(Scripts that build objects)
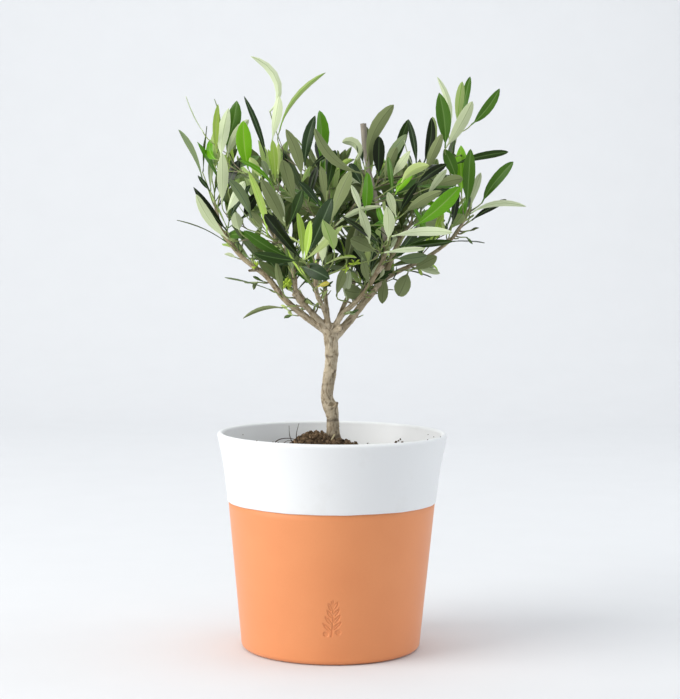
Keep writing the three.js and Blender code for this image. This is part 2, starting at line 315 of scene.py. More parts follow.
def terracotta_material(pot):
    """Terracotta, slip-cast and fired bare: dead matte, almost even, with a breath of darker firing."""
    material, tree, shader = new_material("terracotta_bisque", 0.52)
    point = add(tree, PLACE, out="Object")
    cloud = add(tree, NOISE, {"Vector": point, **lumps_of(38, 2)})
    firing = add(tree, RAMP, {0: cloud}, ((0.35, BLACK), (0.75, WHITE)))
    fired = add(tree, MIX, {0: firing, 6: pot.clay, 7: toned(pot.clay, 0.97, 0.94, 0.92)}, **COLOURS)
    # Real clay's grain and pores are a few tenths of a millimetre; they are drawn coarser, so that they show.
    grain = add(tree, NOISE, {"Vector": point, **lumps_of(1.6, 4, 0.7)})
    dust = add(tree, RAMP, {0: grain}, ((0.3, (0.96, 0.955, 0.95)), (0.7, WHITE)))
    dusty = add(tree, MIX, {0: 0.5, 6: fired, 7: dust}, blend_type="MULTIPLY", **COLOURS)
    pores = add(tree, NOISE, {"Vector": point, **lumps_of(0.9, 5, 0.65)})
    paint(tree, shader, dusty, pores, 0.06, 0.5)
    shader["Sheen Weight"].default_value = 0.22
    shader["Sheen Roughness"].default_value = 0.45
    return material


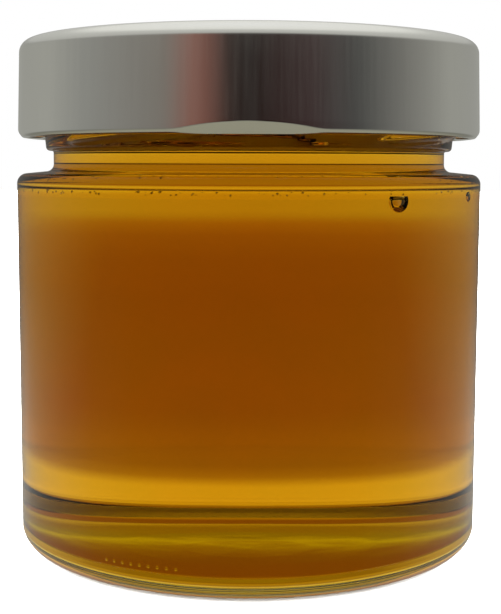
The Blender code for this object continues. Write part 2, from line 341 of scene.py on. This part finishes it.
def glass_section():
    """The glass in section: up the inside, over the rim, down the outside and in under the base."""
    rim_round = NECK_WALL / 2
    rim = (NECK_RADIUS - rim_round, RIM_HEIGHT - rim_round)
    bead_foot, bead_top = bead_centres()
    over_bead = arc(bead_top, BEAD_TOP_ROUND, 90, -BEAD_LEANS_OUT)[1:]
    under_bead = arc(bead_foot, BEAD_FOOT_ROUND, -BEAD_LEANS_OUT, -90)
    shoulder = BODY_RADIUS - SHOULDER_CORNER
    corner = (shoulder, SHOULDER_HEIGHT - SHOULDER_FALL - SHOULDER_CORNER)
    heel = heel_section()
    punt = heel[-1][0] - PUNT_STEP
    return (
        cavity(0.0)
        + arc(rim, rim_round, 180, 0)
        + [(NECK_RADIUS, THREAD_RINGS_TOP)]
        + line((NECK_RADIUS, THREAD_RINGS_TOP), (NECK_RADIUS, BEAD_HIGH + BEAD_FILLET), NECK_RINGS)
        + arc((NECK_RADIUS + BEAD_FILLET, BEAD_HIGH + BEAD_FILLET), BEAD_FILLET, 180, 270)
        + over_bead
        + line(over_bead[-1], under_bead[0], BEAD_RINGS)
        + under_bead
        + arc((NECK_RADIUS + BEAD_FILLET, BEAD_LOW - BEAD_FILLET), BEAD_FILLET, 90, 180)[1:]
        + arc((NECK_RADIUS + NECK_FILLET, SHOULDER_HEIGHT + NECK_FILLET), NECK_FILLET, 180, 270)
        + arc(corner, SHOULDER_CORNER, SHOULDER_TURNS, 0)
        + heel
        + [(punt, PUNT_STEP_RISE)]
        + dome(punt, PUNT_STEP_RISE, PUNT_RISE - PUNT_STEP_RISE)[::-1]
    )


def lid_section():
    """The lid in section: out over the top, down the skirt, round the curl and back along the inside."""
    crest = LID_TOP_RADIUS - LID_CORNER
    crown = crest - CROWN_WIDTH
    panel = crown - PANEL_SLOPE_WIDTH
    panel_height = TOTAL_HEIGHT - PANEL_DROP
    curl = (LID_FOOT_RADIUS - CURL_RADIUS, LID_EDGE + CURL_RADIUS)
    skirt_top = TOTAL_HEIGHT - LID_CORNER
    skirt_foot = (LID_FOOT_RADIUS, LID_LUG_TOP)
    curl_start = (LID_FOOT_RADIUS, curl[1])
    inside = panel_height - LID_SHEET
    return (
        [(0.0, panel_height), (panel / 2, panel_height), (panel, panel_height), (crown, TOTAL_HEIGHT)]
        + arc((crest, skirt_top), LID_CORNER, 90, 0)
        + line((LID_TOP_RADIUS, skirt_top), skirt_foot, SKIRT_RINGS)
        + [skirt_foot]
        + line(skirt_foot, curl_start, LUG_RINGS)
        + arc(curl, CURL_RADIUS, 0, -CURL_TURNS)
        + [(LID_FOOT_RADIUS - LID_SHEET, LID_LUG_TOP)]
        + arc((crest, skirt_top), LID_CORNER - LID_SHEET, 0, 90)
        + [(crown, TOTAL_HEIGHT - LID_SHEET), (panel, inside), (0.0, inside)]
    )


def honey_section():
    """The honey in section: from its level in the neck down the inside, a little into the glass."""
    neck = NECK_RADIUS - NECK_WALL + HONEY_INTO_WALL
    edge = (neck - HONEY_EDGE_ROUND, HONEY_LEVEL - HONEY_EDGE_ROUND)
    inside_up = cavity(-HONEY_INTO_WALL) + arc(edge, HONEY_EDGE_ROUND, 0, 90) + [(0.0, HONEY_LEVEL)]
    return inside_up[::-1]


def turned(section):
    """A closed shell spun about Z from a section that starts and ends on the axis."""
    shell = bmesh.new()
    points = [shell.verts.new((r, 0.0, z)) for r, z in section]
    edges = [shell.edges.new(pair) for pair in zip(points, points[1:])]
    bmesh.ops.spin(
        shell, geom=points + edges, cent=(0, 0, 0), axis=(0, 0, 1), angle=math.tau, steps=TURN_STEPS,
        use_merge=True,
    )
    bmesh.ops.remove_doubles(shell, verts=shell.verts, dist=WELD)
    bmesh.ops.dissolve_degenerate(shell, edges=shell.edges, dist=WELD)
    bmesh.ops.recalc_face_normals(shell, faces=shell.faces)
    return shell


def piece(name, shell, materials):
    """Makes a finished mesh an object with its materials, smooth over its round faces."""
    mesh = bpy.data.meshes.new(name)
    shell.to_mesh(mesh)
    shell.free()
    mesh.shade_smooth()
    mesh.set_sharp_from_angle(angle=math.radians(SHARP_FROM))
    for made in materials:
        mesh.materials.append(made)
    made = bpy.data.objects.new(name, mesh)
    bpy.context.scene.collection.objects.link(made)
    return made


def azimuth_of(point):
    """A point's azimuth, in degrees from the front."""
    return math.degrees(math.atan2(point.x, -point.y))


def off_lug(azimuth):
    """How far an azimuth is from the nearest of the lid's lugs."""
    spacing = 360 / LUG_COUNT
    return abs((azimuth + spacing / 2) % spacing - spacing / 2)


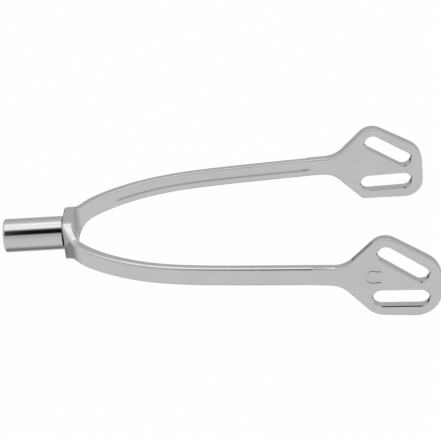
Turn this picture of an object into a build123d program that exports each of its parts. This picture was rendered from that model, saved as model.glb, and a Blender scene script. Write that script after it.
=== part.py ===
from build123d import *
from math import cos, radians, sin, tan
import os

# A roller-neck spur: one forged yoke round the boot's heel, and a smooth barrel that turns on the neck.
#
# The origin is on the neck axis, at the flat inner face of the heel boss.
# +X runs from the heel to the toe, +Z is up, and the neck points along -X.
# All lengths are in millimetres and all angles in degrees.

# ---------------------------------------------------------------- driving dimensions

# Yoke: the band in plan. Each station is (distance from the boss face, half spacing, thickness).
# The first one is where the flat heel boss ends and the branch starts to curve.
BRANCH_STATIONS = [
    (-1.85, 5.0, 3.7),
    (-0.6, 8.5, 2.7),
    (2.3, 13.0, 2.9),
    (11.6, 20.9, 3.0),
    (28.6, 28.4, 2.7),
    (48.6, 31.95, 2.6),
    (68.6, 33.85, 2.65),
    (88.6, 35.6, 2.65),
]
BRANCH_TOE_SLOPE = 5.4          # outward lean of a branch where it meets its plate

# Yoke: the band seen along the neck. Each station is (half spacing, top, bottom).
# The boss keeps its full height up to the first one and has fallen to the branch's at the last.
HEIGHT_STATIONS = [
    (4.0, 7.0, -7.4),
    (7.6, 5.55, -5.9),
    (10.5, 3.95, -4.1),
    (15.0, 3.45, -3.05),
]
TOP_EDGE_RADIUS = 1.0           # on the band's upper outer edge
BOTTOM_EDGE_RADIUS = 0.5
INNER_EDGE_RADIUS = 0.4

# Yoke: the shallow V groove along each branch's inner face. It ends in a pit at the plate's root.
GROOVE_START = 13.0
GROOVE_END = 81.0
GROOVE_LEVEL = -0.5
GROOVE_WIDTH = 1.2
GROOVE_DEPTH = 0.12
GROOVE_PROUD = 0.1              # the cutter stands this far out of the face
PIT_RADIUS = 0.6
PIT_LENGTH = 1.5
PIT_DEPTH = 0.4
PIT_DROP = 6.0                  # the pit's toe end points down by this angle

# Yoke: the end plates. Corners are (along, up) from the end of the branch's centre line.
PLATE_THICKNESS = 3.0
PLATE_EDGE_RADIUS = 0.4
PLATE_YAW = 3.4                 # toe end leans outward
PLATE_PITCH = 2.9               # toe end leans down
PLATE_TILT = 1.7                # top edge leans inward
PLATE_ROOT = -7.4               # where the plate's neck starts on the branch
RAMP_LENGTH = 7.0               # the neck's outer face rises out of the branch over this length
RAMP_DEPTH = 0.45
TOP_CORNER = (14.63, 16.47)
TOE_TOP = (33.93, 5.79)
TOE_BOTTOM = (35.43, -13.93)
BOTTOM_CORNER = (13.04, -14.16)
NECK_TOP = (2.65, 3.25)
NECK_BOTTOM = (1.75, -3.1)
NECK_TOP_RADIUS = 9.0
NECK_BOTTOM_RADIUS = 8.0
TOP_CORNER_RADIUS = 5.7
TOE_TOP_RADIUS = 9.3
TOE_BOTTOM_RADIUS = {1: 6.5, -1: 9.0}       # on the +Y and the -Y plate
BOTTOM_CORNER_RADIUS = {1: 2.0, -1: 8.0}

# Yoke: the strap slots. Centres are (along, up), like the plate's corners.
UPPER_SLOT_AT = (21.81, 5.49)
UPPER_SLOT_LENGTH = 19.1
UPPER_SLOT_WIDTH = 5.75
UPPER_SLOT_ANGLE = -31.8
LOWER_SLOT_AT = (21.55, -7.46)
LOWER_SLOT_LENGTH = 18.7
LOWER_SLOT_WIDTH = 6.1
LOWER_SLOT_ANGLE = 2.6
SLOT_CHAMFER = 0.3

# Yoke: a small horseshoe stamped on the outside of the -Y plate.
MARK_AT = (12.1, 0.85)
MARK_RADIUS = 2.3
MARK_ARC = 230.0
MARK_LEG = 1.7
MARK_STROKE = 0.9
MARK_DEPTH = 0.25

# Neck and roller.
ROLLER_DIAMETER = 11.6
ROLLER_LENGTH = 20.4
ROLLER_GAP = 0.4                # from the boss to the roller
ROLLER_END_RADIUS = 0.7
ROLLER_RIM_CHAMFER = 0.35
ROLLER_BORE = 7.2
BUSH_DIAMETER = 8.4
BUSH_LENGTH = 5.0
BUSH_CHAMFER = 0.3
AXLE_DIAMETER = 5.0
AXLE_CLEARANCE = 0.04           # running clearance on the radius
AXLE_END_PLAY = 0.05
HEAD_DIAMETER = 7.4
HEAD_RIM = 1.0
HEAD_DOME = 0.5
HEAD_RECESS = 0.5               # from the roller's end to the top of the dome
HEAD_CENTRE_DIAMETER = 1.4      # lathe centre in the head
TENON_DIAMETER = 4.0
RIVET_DIAMETER = 6.0
WASHER_DIAMETER = 9.4

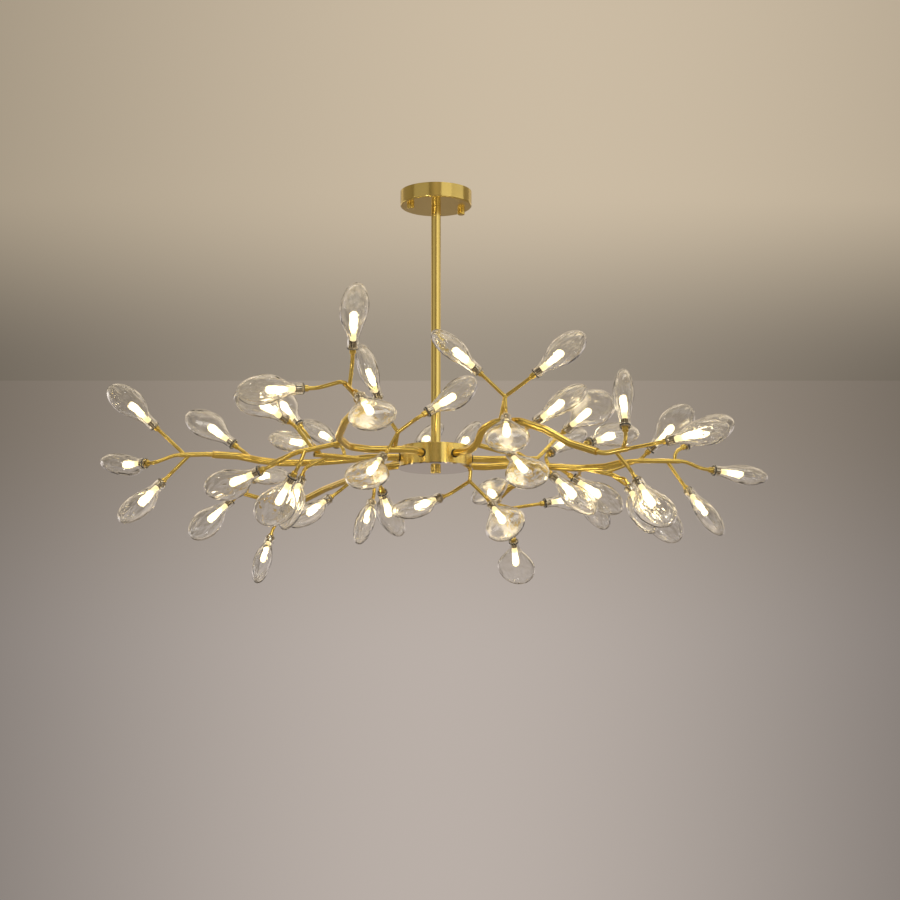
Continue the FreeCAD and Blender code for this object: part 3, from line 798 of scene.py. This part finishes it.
@dataclass
class Socket:
    """One slotted lamp socket with the toothed washer that grips the glass neck, its slots painted near-black
    as shade.
    """

    start: float = -0.0005
    end: float = 0.0125
    radius: float = 0.0054
    grip_radius: float = 0.00715
    grip_start: float = 0.001
    grip_end: float = 0.0024
    slot_start: float = 0.0035
    slot_end: float = 0.0117
    slot_depth: float = 0.0012
    slots: int = 10
    sides_per_slot: int = 3
    round_over: float = 0.0004
    slot_number: int = 1
    level_slack: float = 0.0001

    def outline(self) -> list[tuple[float, float]]:
        """Draw the socket's side.

        Returns:
            Radius and height of its points, from the middle of its foot to its lamp end.
        """
        return [
            (0.0, self.start), (self.radius - self.round_over, self.start),
            (self.radius, self.start + self.round_over), (self.radius, self.grip_start),
            (self.grip_radius - self.round_over, self.grip_start),
            (self.grip_radius, (self.grip_start + self.grip_end) / 2),
            (self.grip_radius - self.round_over, self.grip_end), (self.radius, self.grip_end),
            (self.radius, self.slot_start), (self.radius, self.slot_end),
            (self.radius, self.end - self.round_over), (self.radius - self.round_over, self.end),
            (0.0, self.end),
        ]

    def form(self) -> bmesh.types.BMesh:
        """Turn one socket and sink its slots.

        Returns:
            The closed socket, in the frame of its shade's mouth.
        """
        sides = self.slots * self.sides_per_slot
        socket = turned(self.outline(), sides)
        middle = (self.slot_start + self.slot_end) / 2
        step = math.tau / self.slots
        sunk = []
        for face in socket.faces:
            centre = face.calc_center_median()
            turn = math.atan2(centre.y, centre.x) % step
            if abs(centre.z - middle) < self.level_slack and turn < step / self.sides_per_slot:
                sunk.append(face)
        made = bmesh.ops.extrude_discrete_faces(socket, faces=sunk)["faces"]
        for face in made:
            centre = face.calc_center_median()
            inward = Vector((-centre.x, -centre.y, 0.0)).normalized() * self.slot_depth
            bmesh.ops.translate(socket, vec=inward, verts=face.verts)
        # Painted shade: the sunk slots, their side walls and the faces beside them take the near-black
        # finish, and so does the lamp end above the slots.
        slotted = set(made) | {other for face in made for side in face.edges for other in side.link_faces}
        slotted |= {face for face in socket.faces if face.calc_center_median().z > self.slot_end}
        for face in slotted:
            face.material_index = self.slot_number
        bmesh.ops.recalc_face_normals(socket, faces=socket.faces)
        return socket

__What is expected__
The required output is an exact reproduction of the lines starting at the one that contains "Continue the FreeCAD" and ending at the one that contains "the socket's side.". Both boundary lines belong to it.

__Task result__
Continue the FreeCAD and Blender code for this object: part 3, from line 798 of scene.py. This part finishes it.
@dataclass
class Socket:
    """One slotted lamp socket with the toothed washer that grips the glass neck, its slots painted near-black
    as shade.
    """

    start: float = -0.0005
    end: float = 0.0125
    radius: float = 0.0054
    grip_radius: float = 0.00715
    grip_start: float = 0.001
    grip_end: float = 0.0024
    slot_start: float = 0.0035
    slot_end: float = 0.0117
    slot_depth: float = 0.0012
    slots: int = 10
    sides_per_slot: int = 3
    round_over: float = 0.0004
    slot_number: int = 1
    level_slack: float = 0.0001

    def outline(self) -> list[tuple[float, float]]:
        """Draw the socket's side.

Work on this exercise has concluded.